If the solids dissolve and clumps smooth out after mixing from the bottom, the product is in good condition for use.
Inability to reincorporate large, chunky lumps after stirring for several minutes is an indication that the product has frozen and can no longer be used.
Water-based finishes crystalize and form a skin due to evaporation when the air-tight seal on a can is broken at first use. The following best practices will increase the life of your product:
Pry open sealed lids with a paint can opener by hooking under the lid's rolled edge. The use of a screwdriver can disfigure the rim and lid, impairing a complete seal.
Keep lid closed while working. Pour what you will use into a bowl, paper cup, or plate, and close can lid as you work.
Clean the chime of the can thoroughly with a paper towel before closing to create a complete seal. Product falling into the chime can be minimized by using a pouring lid, such as Fitsall.
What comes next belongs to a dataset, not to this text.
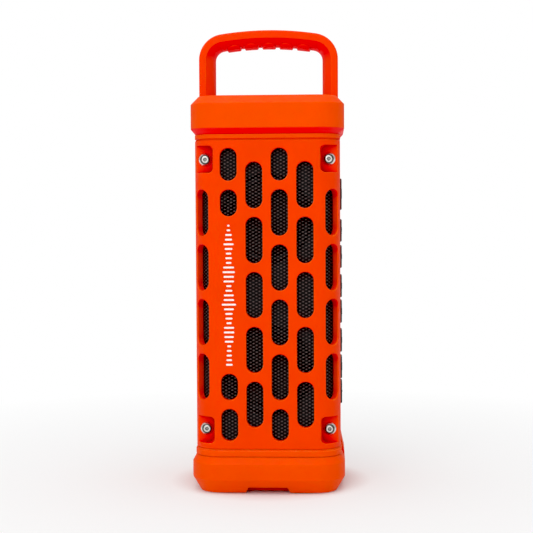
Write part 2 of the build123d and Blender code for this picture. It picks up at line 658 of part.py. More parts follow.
flange_face, flange_rear = -36.7, -35.2
for name, z in driver_heights.items():
    across = Plane.XY.offset(z)
    driver_axis = Axis((0, 0, z), (0, 1, 0))

    with BuildPart() as basket:
        with BuildSketch(across):
            Polygon((28.6, flange_face), (34.6, flange_face), (34.6, flange_rear), (30.0, flange_rear),
                    (20.0, -24.0), (12.0, -24.0), (12.0, -25.2), (19.2, -25.2), (28.6, -34.8), align=None)
        revolve(axis=driver_axis)
        for turn in (0, 90):
            with Locations(Location((0, -29.8, z), (0, turn, 0))):
                Cylinder(4.2, 80, mode=Mode.SUBTRACT)
        for x, rise in driver_screw_places:
            bar(x, z + rise, driver_screw_radius, -cavity_front, flange_rear, mode=Mode.SUBTRACT)
    save(basket, f"{name}_basket")

    with BuildPart() as surround:
        with BuildSketch(across):
            with Locations((26.5, -37.1)):
                Circle(2.9)
                Circle(2.2, mode=Mode.SUBTRACT)
            with Locations((26.5, -35.1)):
                Rectangle(8, 4, mode=Mode.SUBTRACT)
            Polygon((28.7, -37.5), (34.6, -37.5), (34.6, flange_face), (28.7, flange_face), align=None)
            Polygon((23.5, -37.5), (24.3, -37.5), (24.3, flange_face), (23.5, flange_face), align=None)
        revolve(axis=driver_axis)
        for x, rise in driver_screw_places:
            bar(x, z + rise, driver_screw_radius, -cavity_front, flange_rear, mode=Mode.SUBTRACT)
    save(surround, f"{name}_surround")

    with BuildPart() as cone:
        with BuildSketch(across):
            Polygon((23.2, -37.6), (23.2, -36.6), (9.3, -28.0), (9.3, -19.0), (8.8, -19.0), (8.8, -29.2),
                    (22.0, -37.6), align=None)
        revolve(axis=driver_axis)
        with BuildSketch(across):
            with Locations((0, -12.4)):
                Circle(20)
                Circle(19.3, mode=Mode.SUBTRACT)
            with Locations((4.8, -32)):
                Rectangle(9.6, 7.2, mode=Mode.INTERSECT)
        revolve(axis=driver_axis)
    save(cone, f"{name}_cone")

    with BuildPart() as voice_coil:
        ring(9.9, 9.3, -23.4, -19.8, z)
    save(voice_coil, f"{name}_voice_coil")

with BuildPart() as driver_spiders:
    for z in driver_heights.values():
        ring(18.6, 10.2, -25.8, -25.2, z)
save(driver_spiders, "driver_spiders")

with BuildPart() as driver_magnets:
    for z in driver_heights.values():
        ring(17.4, 11.4, -21.6, -15.0, z)
save(driver_magnets, "driver_magnets")

with BuildPart() as driver_yokes:
    for z in driver_heights.values():
        ring(17.0, 10.7, -24.0, -21.6, z)
        bar(0, z, 17.0, -15.0, -12.4)
        bar(0, z, 8.3, -24.0, -15.0)
save(driver_yokes, "driver_yokes")

with BuildPart() as driver_screws:
    for z in driver_heights.values():
        for x, rise in driver_screw_places:
            bar(x, z + rise, driver_screw_radius, driver_screw_tip, flange_rear)
            bar(x, z + rise, driver_screw_head, flange_rear, flange_rear + 1.6)
save(driver_screws, "driver_screws")

# ================================ Passive radiator in the rear wall =============================


def racetrack(length, width, low, high, mode=Mode.ADD):
    """A plate with straight sides and round ends, standing upright between two depths."""
    with BuildSketch(Plane.XZ.offset(-low)) as outline:
        with Locations((0, grille_mid)):
            SlotOverall(length, width, rotation=90)
    extrude(outline.sketch, amount=low - high, mode=mode)


with BuildPart() as passive_frame:
    racetrack(118, 74, 35.2, 36.7)
    racetrack(104, 60, 35.2, 36.7, mode=Mode.SUBTRACT)
save(passive_frame, "passive_frame")

with BuildPart() as passive_surround:
    racetrack(105.4, 61.4, 36.7, 39.6)
    fillet(passive_surround.faces().sort_by(Axis.Y)[-1].edges(), radius=2.4)
    racetrack(118, 74, 36.7, 37.5)
    racetrack(94, 50, 36.7, 40, mode=Mode.SUBTRACT)
save(passive_surround, "passive_surround")

with BuildPart() as passive_plate:
    racetrack(93.2, 49.2, 36.9, 38.4)
    racetrack(66, 26, 38.4, 40.0)
save(passive_plate, "passive_plate")

# ================================ Battery and electronics =======================================

cell_places = [(x * 19.0, cell_y) for x in (-1.5, -0.5, 0.5, 1.5)]
cell_high = cell_low + cell_length
holder_half = 38.4

with BuildPart() as battery_cells:
    for x, y in cell_places:
        column(x, y, cell_radius, cell_low, cell_high)
        column(x, y, 3.2, cell_high, cell_high + 1.0)
save(battery_cells, "battery_cells")

with BuildPart() as battery_holder:
    for low, high in ((cell_low - 3, cell_low + 4), (cell_high - 4, cell_high + 3)):
        block((-holder_half, 7, low), (holder_half, 27, high))
    block((-holder_half, 25, cell_low - 3), (holder_half, 27, cell_high + 3))
    for x, y in cell_places:
        column(x, y, cell_radius + 0.05, cell_low, cell_high, mode=Mode.SUBTRACT)
        column(x, y, 3.3, cell_high, cell_high + 1.1, mode=Mode.SUBTRACT)
save(battery_holder, "battery_holder")

with BuildPart() as main_board:
    block((-39.6, rail_y, rail_low + 1), (39.6, rail_y + board_thickness, rail_high - 1))
    block((-30, rail_y - 4, 130), (-16, rail_y, 137))
    block((16, rail_y - 4, 130), (30, rail_y, 137))
save(main_board, "main_board")

with BuildPart() as shield_can:
    block((-28, rail_y - 3, 178), (-4, rail_y, 206))
save(shield_can, "shield_can")

with BuildPart() as capacitors:
    for x, z in ((12, 204), (26, 204), (26, 190), (12, 190)):
        bar(x, z, 4.0, rail_y - 9, rail_y)
save(capacitors, "capacitors")

with BuildPart() as heat_sink:
    back = rail_y + board_thickness
    block((-18, back, 140), (18, back + 2, 172))
    for step in range(7):
        block((-18 + 5.7 * step, back + 2, 140), (-16.2 + 5.7 * step, back + 10, 172))
save(heat_sink, "heat_sink")


def lead(points, bends, radius):
    """A wire that follows straight runs joined by tangent arcs."""
    with BuildPart() as wire:
        with BuildLine() as route:
            FilletPolyline(*points, radius=bends)
        start = route.line @ 0
        with BuildSketch(Plane(start, z_dir=route.line % 0)) as section:
            Circle(radius)
        sweep(section.sketch, path=route.line)
    return wire.part


with BuildPart() as speaker_leads:
    for z, side in ((driver_heights["upper"], 1), (driver_heights["lower"], -1)):
        board_z = 133.5
        terminal_x, back_x = 20 * side + 2, 20 * side
        route = [(terminal_x, rail_y - 4, board_z), (terminal_x, 2, board_z),
                 (back_x, -4, board_z + 8 * side), (back_x, -4, z)]
        add(lead(route, 3.4, 0.9))
save(speaker_leads, "speaker_leads")
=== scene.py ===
"""Looks, meshes, stage and camera for a rugged portable wireless speaker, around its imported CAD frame.

Metres. The front faces -Y, the keys face +X and +Z is up, as in the CAD model.
"""

import math

import bmesh
import bpy
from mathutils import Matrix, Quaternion, Vector


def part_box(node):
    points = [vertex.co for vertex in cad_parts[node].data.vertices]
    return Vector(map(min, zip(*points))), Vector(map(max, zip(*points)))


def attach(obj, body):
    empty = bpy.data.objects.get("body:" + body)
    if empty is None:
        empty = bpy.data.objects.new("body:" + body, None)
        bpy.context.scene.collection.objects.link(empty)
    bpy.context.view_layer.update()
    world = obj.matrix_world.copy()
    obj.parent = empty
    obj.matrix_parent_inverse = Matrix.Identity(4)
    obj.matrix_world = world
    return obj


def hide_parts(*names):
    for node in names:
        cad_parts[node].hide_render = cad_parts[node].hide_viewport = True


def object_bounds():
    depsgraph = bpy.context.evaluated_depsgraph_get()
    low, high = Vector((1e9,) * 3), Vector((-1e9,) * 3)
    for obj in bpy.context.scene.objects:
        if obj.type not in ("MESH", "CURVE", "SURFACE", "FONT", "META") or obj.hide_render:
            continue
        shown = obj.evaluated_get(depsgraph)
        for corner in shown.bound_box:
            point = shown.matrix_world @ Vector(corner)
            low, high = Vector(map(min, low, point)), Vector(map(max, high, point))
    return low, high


MM = 0.001

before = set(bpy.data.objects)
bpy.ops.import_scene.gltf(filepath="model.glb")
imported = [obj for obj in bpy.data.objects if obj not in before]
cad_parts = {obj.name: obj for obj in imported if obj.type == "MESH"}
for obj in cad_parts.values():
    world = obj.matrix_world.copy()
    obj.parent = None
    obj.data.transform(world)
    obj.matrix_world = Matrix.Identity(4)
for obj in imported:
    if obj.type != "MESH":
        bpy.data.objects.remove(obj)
cad_low, cad_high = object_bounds()
grille_low, grille_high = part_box("front_grille")
mesh_low, mesh_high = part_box("front_mesh")
grille_mid = (grille_low.z + grille_high.z) / 2


def srgb(red, green, blue):
    """A colour given as 0 to 255 in sRGB, as linear RGBA."""
    values = [channel / 255 for channel in (red, green, blue)]
    linear = [v / 12.92 if v <= 0.04045 else ((v + 0.055) / 1.055) ** 2.4 for v in values]
    return (*linear, 1.0)


# ---- Materials ---------------------------------------------------------------------------------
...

Avoid wiping used brushes on the lid.
Pound the lid in place using a rubber mallet to avoid distorting the chime or lid. Dents in the lid from direct contact with a hammer can impair a complete seal. Alternatively, place a flat piece of wood over can lid and firmly pound shut.
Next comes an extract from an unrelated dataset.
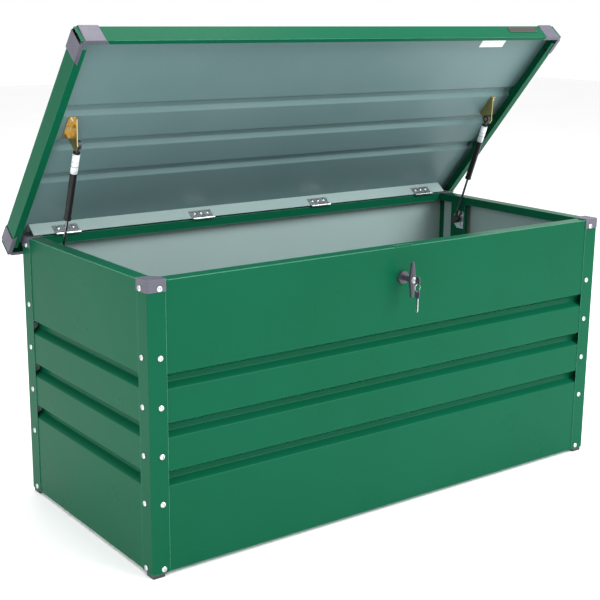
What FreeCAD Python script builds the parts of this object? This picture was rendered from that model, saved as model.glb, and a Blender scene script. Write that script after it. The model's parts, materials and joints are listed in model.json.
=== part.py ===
import FreeCAD, Part
import os
import re
import Sketcher
from FreeCAD import Placement, Rotation, Vector

# Sheet-metal deck storage box with a lid held open by two gas struts, in millimetres.
# X runs to the right, Y to the back and Z up. The origin is on the floor under the middle of the body.
# "inset" is a distance inwards from the outer face of the corner posts.

SIZES = {
    # body
    "body_width": (1261, "outside of the corner posts"),
    "body_depth": (562, "outside of the corner posts"),
    "body_height": (596, "post bottom to the top of the post caps"),
    "foot_height": (9, "feet under the posts"),
    "foot_side": (28, "square foot"),
    "foot_inset": (2, "foot to the post's outer faces"),
    "post_flange": (40, "each leg of a corner post"),
    "post_wall": (1.5, "corner post sheet"),
    "post_bend": (3, "outer bend radius of a post"),
    "sheet_gap": (0.1, "between two sheets that lie on each other"),
    "panel_wall": (1.0, "wall panel sheet"),
    "groove_depth": (18, "pressed groove, inwards"),
    "groove_mouth": (31, "groove width at the panel face"),
    "groove_floor": (12, "groove width at its floor"),
    "groove_pitch": (99, "groove to groove"),
    "groove_middle": (294, "middle groove above the post bottom"),
    "corner_gap": (0.5, "front groove to the side panel's edge"),
    "rail_width": (30, "top rail, across"),
    "rail_leg": (20, "top rail, inner leg"),
    "rail_wall": (1.0, "top rail sheet"),
    "cap_wall": (1.5, "post cap side wall"),
    "cap_top": (2.6, "post cap top plate"),
    "cap_height": (24, "post cap"),
    "cap_bevel": (16, "inner corner cut of a post cap"),
    "floor_wall": (1.0, "floor sheet"),
    "floor_rib": (6, "floor rib height"),
    "angle_leg": (14, "floor angle legs"),
    # screws
    "screw_inset": (25.7, "wall screws from the post's outer face"),
    "screw_low": (8.6, "lowest wall screw above the post bottom"),
    "cap_screw_drop": (18, "post cap screw below the cap's top"),
    "screw_radius": (2.95, "wall screw shank"),
    "screw_length": (10, "wall screw shank"),
    "screw_head": (6, "wall screw head radius"),
    "screw_dome": (3.2, "wall screw head height"),
    "hole_radius": (3.2, "hole for a wall screw"),
    "nut_bore": (3.0, "wall nut bore radius"),
    "nut_radius": (4.6, "wall nut corner radius"),
    "nut_height": (4, "wall nut"),
    "small_radius": (1.95, "small screw shank"),
    "small_length": (8, "small screw shank"),
    "small_head": (3.9, "small screw head radius"),
    "small_dome": (1.8, "small screw head height"),
    "small_hole": (2.15, "hole for a small screw"),
    "small_nut_bore": (2.0, "small nut bore radius"),
    "small_nut": (3.7, "small nut corner radius"),
    "small_nut_height": (3, "small nut"),
    # lid, measured with the lid closed
    "lid_side": (29.5, "lid's ends beyond the body's sides"),
    "lid_front": (28, "lid's front edge ahead of the body"),
    "lid_back": (30, "lid's rear edge behind the body"),
    "lid_clear": (9, "lid rim above the post caps, closed"),
    "lid_rim": (40.4, "rim height"),
    "lid_wall": (1.2, "rim sheet"),
    "lid_flange": (22, "rim's top flange"),
    "lid_lip": (10, "front rim's bottom lip"),
    "lid_side_lip": (18, "side rim's bottom lip"),
    "lid_sheet": (1.0, "lid panel sheet"),
    "lid_rib": (8, "lid rib height"),
    "lid_rib_clear": (1.0, "lid rib top below the rim's top flange"),
    "lid_open": (50, "opening angle"),
    "lid_cap_arm": (64, "corner cap arm"),
    "lid_cap_width": (25, "corner cap arm, across"),
    "lid_cap_wall": (2.0, "corner cap wall"),
    "lid_cap_bevel": (11, "corner cap's outer corner cut"),
    "lid_cap_fit": (0.2, "corner cap to rim"),
    "lid_cap_foot": (8, "corner cap's lip under the rim"),
    # hinges
    "hinge_inset": (36, "hinge axis from the rear face"),
    "hinge_end": (96.5, "end hinges from the body's sides"),
    "hinge_length": (60, "one hinge"),
    "hinge_leaf": (1.5, "leaf sheet"),
    "hinge_reach": (26, "leaf beyond the axis"),
    "hinge_barrel": (3.2, "knuckle radius"),
    "hinge_pin": (1.5, "hinge pin radius"),
    "hinge_fit": (0.05, "pin to knuckle, on the radius"),
    "hinge_split": (0.3, "knuckle to knuckle"),
    "hinge_screws": (18, "screw to screw on a leaf"),
    "hinge_row": (16, "screw row from the axis"),
    "angle_foot": (5, "hinge angle's lower edge above the axis"),
    "angle_flange": (24, "hinge angle's upper flange"),
    "angle_side": (45, "hinge angle's end to the lid's side"),
    # gas struts
    "strut_inset": (41, "strut axis from the side face"),
    "strut_foot": (105, "lower pivot ahead of the rear face"),
    "strut_foot_up": (530, "lower pivot above the post bottom"),
    "strut_length": (301, "pivot to pivot, lid open"),
    "strut_lean": (20.4, "lean to the front, lid open"),
    "strut_tube": (7.5, "cylinder radius"),
    "strut_bore": (6.6, "cylinder bore radius"),
    "strut_rod": (3.0, "rod radius"),
    "strut_rod_fit": (0.05, "rod to its guide, on the radius"),
    "strut_piston": (6.2, "piston radius"),
    "strut_start": (125, "cylinder's lower end above the lower pivot"),
    "strut_guide": (8, "cylinder end thickness"),
    "socket_radius": (10, "ball socket"),
    "socket_width": (9, "ball socket, across"),
    "socket_neck": (4.4, "socket neck radius"),
    "socket_stem": (26, "lower socket, pivot to rod"),
    "socket_top_stem": (16, "upper socket, pivot to cylinder"),
    "stud_radius": (4, "pivot stud"),
    "stud_fit": (0.05, "stud to socket, on the radius"),
    "stud_clear": (0.3, "lower stud to its bracket"),
    "channel_width": (54, "side channel under a lower bracket"),
    "channel_wall": (1.5, "side channel sheet"),
    "channel_gap": (0.2, "channel to the top rail's leg"),
    "bracket_wall": (2, "strut bracket plate"),
    "bracket_low_height": (48, "lower bracket"),
    "bracket_low_front": (24, "lower bracket ahead of the pivot"),
    "bracket_low_back": (12, "lower bracket behind the pivot"),
    "bracket_screw_ahead": (17, "lower bracket screws ahead of the pivot"),
    "bracket_screw_rise": (12, "lower bracket screws above and below it"),
    "bracket_ahead": (50, "upper bracket ahead of its stud"),
    "bracket_eye": (11, "upper bracket round its stud"),
    "bracket_flange": (14, "upper bracket's flange under the panel"),
    "bracket_toe": (8, "upper bracket's height at its front end"),
    "bracket_margin": (8, "upper bracket's first screw from its end"),
    "bracket_pitch": (22, "upper bracket, screw to screw"),
    # lock
    "lock_up": (525, "lock axis above the post bottom"),
    "lock_plate_width": (50, "plate behind the lock"),
    "lock_plate_wall": (1.5, "plate behind the lock"),
    "lock_plate_drop": (40, "plate below the lock axis"),
    "lock_plate_rise": (3.6, "plate above the top rail"),
    "lock_slot": (17, "slot in the top rail, inset of its back edge"),
    "lock_collar": (14, "collar radius"),
    "lock_collar_wall": (6, "collar thickness"),
    "lock_barrel": (9, "barrel radius"),
    "lock_bore": (4.05, "barrel bore radius"),
    "lock_hole": (9.2, "hole in the panel"),
    "lock_nut_radius": (14, "barrel nut corner radius"),
    "lock_nut_height": (4, "barrel nut"),
    "spindle_radius": (4.0, "spindle in the barrel"),
    "spindle_tail": (4, "spindle behind the cam"),
    "cam_wall": (2.5, "cam plate"),
    "cam_arm": (16, "cam arm width"),
    "cam_clear": (0.3, "cam to barrel"),
    "cam_reach": (58, "cam tip from the axis"),
    "cam_throat": (49, "cam hook's inner face from the axis"),
    "cam_hook": (15, "cam hook past the axis"),
    "cam_back": (14, "cam's straight edge from the axis"),
    "neck_radius": (6, "handle neck"),
    "neck_gap": (0.3, "handle neck to collar"),
    "handle_out": (27, "back of the handle bar ahead of the panel"),
    "handle_wall": (11, "handle bar thickness"),
    "handle_half": (40, "half the handle bar"),
    "handle_middle": (8, "half its width in the middle"),
    "handle_tip": (3.5, "half its width at the tips"),
    "plug_radius": (5.5, "key cylinder"),
    "plug_fit": (0.05, "key cylinder to handle, on the radius"),
    "plug_depth": (9, "key cylinder in the handle"),
    "plug_face": (1.0, "key cylinder proud of the handle"),
    "key_shank": (4, "key between cylinder and bow"),
    "key_bow": (10, "half the key bow's height"),
    "key_bow_half": (7, "half the key bow's width"),
    "key_wall": (2.4, "key bow thickness"),
    "key_hole": (2.6, "hole in the bow, radius"),
    "key_hole_drop": (5.5, "hole to the middle of the bow"),
    "ring_radius": (8, "key ring"),
    "ring_wire": (0.8, "key ring wire radius"),
    "ring_gap": (0.3, "ring to the hole it hangs in"),
    "blade_length": (30, "key blade"),
    "blade_width": (6, "key blade"),
    "blade_wall": (1.6, "key blade"),
}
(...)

Store in moderate temperatures. Avoid temperatures below 50°F/10°C or above 100°F/26°C. Keep from freezing. Frozen and heat-damaged product cannot be revitalized. Temperature-controlled spaces, such as a basement, are ideal for storage. Do not store product in an attic, garage, in direct sunlight, or next to something warm like a water heater or furnace.
Store can upside down to create a liquid seal, minimize evaporation and reduce the chance of crystallization. Decant remaining product from the can before stirring.
Decant leftovers to a smaller container when the finish is almost used up. Alternative storage containers for water-based products are plastic FIFO bottles or glass bottles. Do not fill metal-lidded containers completely to prevent them from rusting.